AIM
Give again, word for word, each line from the top of the listing through the line that holds "---- Front connector".

DATASET CONTENT
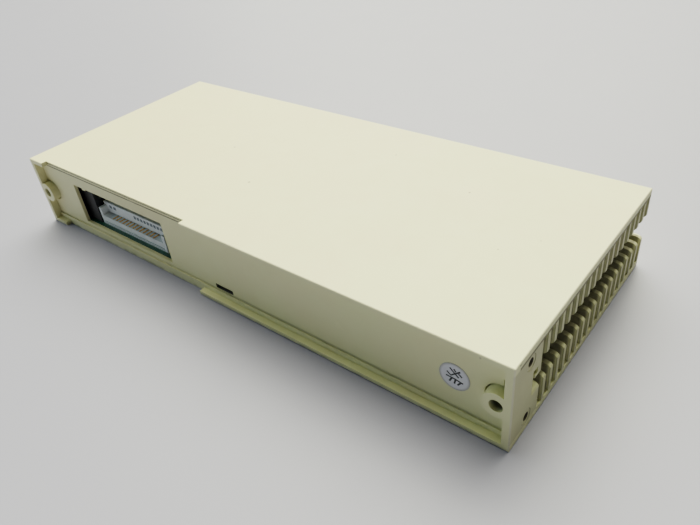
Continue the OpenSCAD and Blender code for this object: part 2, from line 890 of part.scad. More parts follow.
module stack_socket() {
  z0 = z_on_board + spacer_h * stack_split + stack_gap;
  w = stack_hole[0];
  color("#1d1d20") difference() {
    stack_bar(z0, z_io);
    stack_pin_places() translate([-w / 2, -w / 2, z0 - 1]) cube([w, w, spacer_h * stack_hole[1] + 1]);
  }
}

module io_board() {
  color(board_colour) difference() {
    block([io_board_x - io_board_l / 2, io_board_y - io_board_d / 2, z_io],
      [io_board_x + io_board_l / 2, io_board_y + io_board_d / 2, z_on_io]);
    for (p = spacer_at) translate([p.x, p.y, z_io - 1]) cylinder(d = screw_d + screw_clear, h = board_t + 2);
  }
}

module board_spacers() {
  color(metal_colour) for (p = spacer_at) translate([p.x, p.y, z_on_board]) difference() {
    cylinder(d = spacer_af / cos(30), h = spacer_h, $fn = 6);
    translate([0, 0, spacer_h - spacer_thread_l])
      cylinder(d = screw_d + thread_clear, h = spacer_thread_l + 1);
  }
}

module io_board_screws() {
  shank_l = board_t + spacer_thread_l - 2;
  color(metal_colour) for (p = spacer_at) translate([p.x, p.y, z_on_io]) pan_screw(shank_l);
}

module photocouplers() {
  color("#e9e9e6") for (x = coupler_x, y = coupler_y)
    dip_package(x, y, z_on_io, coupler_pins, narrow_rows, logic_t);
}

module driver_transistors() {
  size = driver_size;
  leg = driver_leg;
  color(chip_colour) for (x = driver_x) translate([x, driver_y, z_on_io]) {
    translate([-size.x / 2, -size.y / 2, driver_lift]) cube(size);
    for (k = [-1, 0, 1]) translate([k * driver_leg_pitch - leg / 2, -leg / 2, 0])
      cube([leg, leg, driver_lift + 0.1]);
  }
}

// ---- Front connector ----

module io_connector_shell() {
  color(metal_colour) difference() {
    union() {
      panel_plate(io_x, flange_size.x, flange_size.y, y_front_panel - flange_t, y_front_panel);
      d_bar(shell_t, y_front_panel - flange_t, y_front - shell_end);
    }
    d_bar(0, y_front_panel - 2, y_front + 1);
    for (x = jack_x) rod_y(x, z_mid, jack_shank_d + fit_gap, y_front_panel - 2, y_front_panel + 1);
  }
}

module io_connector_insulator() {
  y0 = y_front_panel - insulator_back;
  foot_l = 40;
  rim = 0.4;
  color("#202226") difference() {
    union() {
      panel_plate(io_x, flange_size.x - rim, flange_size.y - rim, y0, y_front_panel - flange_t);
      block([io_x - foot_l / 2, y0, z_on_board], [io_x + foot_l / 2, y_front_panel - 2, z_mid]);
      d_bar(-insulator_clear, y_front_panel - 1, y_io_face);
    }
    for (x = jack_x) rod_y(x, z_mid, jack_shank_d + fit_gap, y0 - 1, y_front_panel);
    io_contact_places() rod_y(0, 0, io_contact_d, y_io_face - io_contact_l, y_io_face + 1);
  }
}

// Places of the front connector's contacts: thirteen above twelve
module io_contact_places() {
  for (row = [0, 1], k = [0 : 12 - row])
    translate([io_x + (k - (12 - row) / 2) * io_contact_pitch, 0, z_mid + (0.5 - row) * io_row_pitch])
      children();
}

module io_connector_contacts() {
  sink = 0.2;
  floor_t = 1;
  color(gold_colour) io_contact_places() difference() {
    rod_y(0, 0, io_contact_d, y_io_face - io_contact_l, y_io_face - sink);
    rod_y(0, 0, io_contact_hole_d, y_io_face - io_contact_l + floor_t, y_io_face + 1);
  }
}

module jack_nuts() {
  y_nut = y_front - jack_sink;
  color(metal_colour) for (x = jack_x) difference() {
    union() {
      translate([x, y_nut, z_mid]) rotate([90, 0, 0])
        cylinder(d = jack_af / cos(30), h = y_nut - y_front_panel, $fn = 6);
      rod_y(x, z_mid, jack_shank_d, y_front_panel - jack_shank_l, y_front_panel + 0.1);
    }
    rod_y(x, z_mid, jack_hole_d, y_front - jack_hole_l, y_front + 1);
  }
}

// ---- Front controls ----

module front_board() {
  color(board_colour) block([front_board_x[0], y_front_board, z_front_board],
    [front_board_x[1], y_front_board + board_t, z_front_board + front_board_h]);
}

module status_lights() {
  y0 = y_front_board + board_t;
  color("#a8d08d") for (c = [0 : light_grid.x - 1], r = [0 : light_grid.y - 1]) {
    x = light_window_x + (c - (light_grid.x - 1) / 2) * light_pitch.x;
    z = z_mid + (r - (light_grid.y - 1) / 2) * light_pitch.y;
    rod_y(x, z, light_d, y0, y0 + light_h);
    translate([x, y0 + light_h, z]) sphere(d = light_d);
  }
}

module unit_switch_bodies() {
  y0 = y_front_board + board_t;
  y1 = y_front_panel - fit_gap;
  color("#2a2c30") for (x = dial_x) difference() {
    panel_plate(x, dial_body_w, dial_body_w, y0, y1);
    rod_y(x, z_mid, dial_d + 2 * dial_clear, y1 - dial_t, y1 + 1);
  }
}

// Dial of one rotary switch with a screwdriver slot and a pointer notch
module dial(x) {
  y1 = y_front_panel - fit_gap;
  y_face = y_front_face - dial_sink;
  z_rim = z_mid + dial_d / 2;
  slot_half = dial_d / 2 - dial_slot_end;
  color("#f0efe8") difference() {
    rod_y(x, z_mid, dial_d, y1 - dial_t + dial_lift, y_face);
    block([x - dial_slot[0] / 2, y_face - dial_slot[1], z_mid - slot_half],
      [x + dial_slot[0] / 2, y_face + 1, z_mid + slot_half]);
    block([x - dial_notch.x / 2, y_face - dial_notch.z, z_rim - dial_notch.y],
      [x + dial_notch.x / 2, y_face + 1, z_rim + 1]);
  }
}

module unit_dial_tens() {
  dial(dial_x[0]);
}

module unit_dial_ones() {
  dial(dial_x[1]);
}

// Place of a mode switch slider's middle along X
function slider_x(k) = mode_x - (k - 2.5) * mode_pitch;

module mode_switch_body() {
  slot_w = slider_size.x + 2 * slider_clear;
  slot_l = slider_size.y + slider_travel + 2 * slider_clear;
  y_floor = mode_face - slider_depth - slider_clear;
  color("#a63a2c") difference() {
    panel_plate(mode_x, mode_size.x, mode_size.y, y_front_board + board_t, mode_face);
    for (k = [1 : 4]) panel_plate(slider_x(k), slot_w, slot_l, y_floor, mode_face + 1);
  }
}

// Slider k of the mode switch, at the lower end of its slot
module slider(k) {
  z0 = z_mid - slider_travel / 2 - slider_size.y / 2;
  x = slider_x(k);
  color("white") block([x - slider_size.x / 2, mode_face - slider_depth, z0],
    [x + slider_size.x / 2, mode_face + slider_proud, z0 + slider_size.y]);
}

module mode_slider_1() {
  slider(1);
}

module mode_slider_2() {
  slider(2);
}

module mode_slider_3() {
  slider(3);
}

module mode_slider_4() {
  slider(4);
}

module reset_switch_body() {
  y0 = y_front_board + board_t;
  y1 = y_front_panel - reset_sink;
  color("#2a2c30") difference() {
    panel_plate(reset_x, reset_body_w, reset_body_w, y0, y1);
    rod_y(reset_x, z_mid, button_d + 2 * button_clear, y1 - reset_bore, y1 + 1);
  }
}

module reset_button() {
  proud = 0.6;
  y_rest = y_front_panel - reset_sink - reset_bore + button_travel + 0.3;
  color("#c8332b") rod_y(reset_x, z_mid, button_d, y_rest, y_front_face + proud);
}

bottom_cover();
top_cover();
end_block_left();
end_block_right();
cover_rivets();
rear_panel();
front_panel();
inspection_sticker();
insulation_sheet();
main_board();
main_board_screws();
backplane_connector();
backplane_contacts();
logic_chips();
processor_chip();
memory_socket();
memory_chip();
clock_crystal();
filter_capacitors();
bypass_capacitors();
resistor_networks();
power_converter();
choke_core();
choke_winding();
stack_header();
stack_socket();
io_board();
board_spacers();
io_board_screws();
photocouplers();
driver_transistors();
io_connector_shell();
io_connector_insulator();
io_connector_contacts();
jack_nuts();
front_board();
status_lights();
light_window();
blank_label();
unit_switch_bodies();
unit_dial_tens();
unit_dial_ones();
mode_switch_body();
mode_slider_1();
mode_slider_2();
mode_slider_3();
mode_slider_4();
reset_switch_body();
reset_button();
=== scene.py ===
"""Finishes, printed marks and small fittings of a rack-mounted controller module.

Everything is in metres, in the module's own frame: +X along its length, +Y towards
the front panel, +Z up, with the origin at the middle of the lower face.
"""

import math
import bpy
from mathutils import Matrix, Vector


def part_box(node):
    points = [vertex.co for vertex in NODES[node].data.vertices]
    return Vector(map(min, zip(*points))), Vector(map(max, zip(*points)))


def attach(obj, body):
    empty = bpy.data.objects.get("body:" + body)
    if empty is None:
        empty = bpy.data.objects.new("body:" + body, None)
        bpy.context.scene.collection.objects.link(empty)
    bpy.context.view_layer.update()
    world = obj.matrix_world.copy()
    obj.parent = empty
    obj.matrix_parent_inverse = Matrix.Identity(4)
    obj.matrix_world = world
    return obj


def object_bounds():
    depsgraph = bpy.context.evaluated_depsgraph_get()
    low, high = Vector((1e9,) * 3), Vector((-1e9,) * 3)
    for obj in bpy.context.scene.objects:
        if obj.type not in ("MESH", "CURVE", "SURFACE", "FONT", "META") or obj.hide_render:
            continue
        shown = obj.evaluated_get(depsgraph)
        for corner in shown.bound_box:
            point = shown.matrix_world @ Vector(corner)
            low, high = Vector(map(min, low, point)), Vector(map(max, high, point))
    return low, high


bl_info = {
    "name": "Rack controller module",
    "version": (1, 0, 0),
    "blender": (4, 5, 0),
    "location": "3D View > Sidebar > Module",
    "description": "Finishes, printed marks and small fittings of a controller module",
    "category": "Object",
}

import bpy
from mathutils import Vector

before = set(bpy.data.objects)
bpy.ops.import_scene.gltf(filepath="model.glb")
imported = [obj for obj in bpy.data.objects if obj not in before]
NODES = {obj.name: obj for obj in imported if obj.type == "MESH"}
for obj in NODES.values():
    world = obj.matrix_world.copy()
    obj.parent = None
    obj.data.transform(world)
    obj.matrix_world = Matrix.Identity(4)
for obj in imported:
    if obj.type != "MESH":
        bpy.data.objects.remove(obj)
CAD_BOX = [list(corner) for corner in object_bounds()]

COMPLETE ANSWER
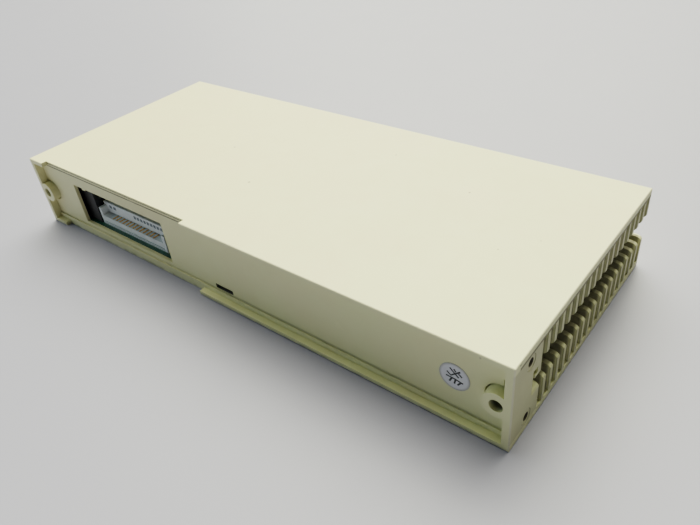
Continue the OpenSCAD and Blender code for this object: part 2, from line 890 of part.scad. More parts follow.
module stack_socket() {
  z0 = z_on_board + spacer_h * stack_split + stack_gap;
  w = stack_hole[0];
  color("#1d1d20") difference() {
    stack_bar(z0, z_io);
    stack_pin_places() translate([-w / 2, -w / 2, z0 - 1]) cube([w, w, spacer_h * stack_hole[1] + 1]);
  }
}

module io_board() {
  color(board_colour) difference() {
    block([io_board_x - io_board_l / 2, io_board_y - io_board_d / 2, z_io],
      [io_board_x + io_board_l / 2, io_board_y + io_board_d / 2, z_on_io]);
    for (p = spacer_at) translate([p.x, p.y, z_io - 1]) cylinder(d = screw_d + screw_clear, h = board_t + 2);
  }
}

module board_spacers() {
  color(metal_colour) for (p = spacer_at) translate([p.x, p.y, z_on_board]) difference() {
    cylinder(d = spacer_af / cos(30), h = spacer_h, $fn = 6);
    translate([0, 0, spacer_h - spacer_thread_l])
      cylinder(d = screw_d + thread_clear, h = spacer_thread_l + 1);
  }
}

module io_board_screws() {
  shank_l = board_t + spacer_thread_l - 2;
  color(metal_colour) for (p = spacer_at) translate([p.x, p.y, z_on_io]) pan_screw(shank_l);
}

module photocouplers() {
  color("#e9e9e6") for (x = coupler_x, y = coupler_y)
    dip_package(x, y, z_on_io, coupler_pins, narrow_rows, logic_t);
}

module driver_transistors() {
  size = driver_size;
  leg = driver_leg;
  color(chip_colour) for (x = driver_x) translate([x, driver_y, z_on_io]) {
    translate([-size.x / 2, -size.y / 2, driver_lift]) cube(size);
    for (k = [-1, 0, 1]) translate([k * driver_leg_pitch - leg / 2, -leg / 2, 0])
      cube([leg, leg, driver_lift + 0.1]);
  }
}

// ---- Front connector ----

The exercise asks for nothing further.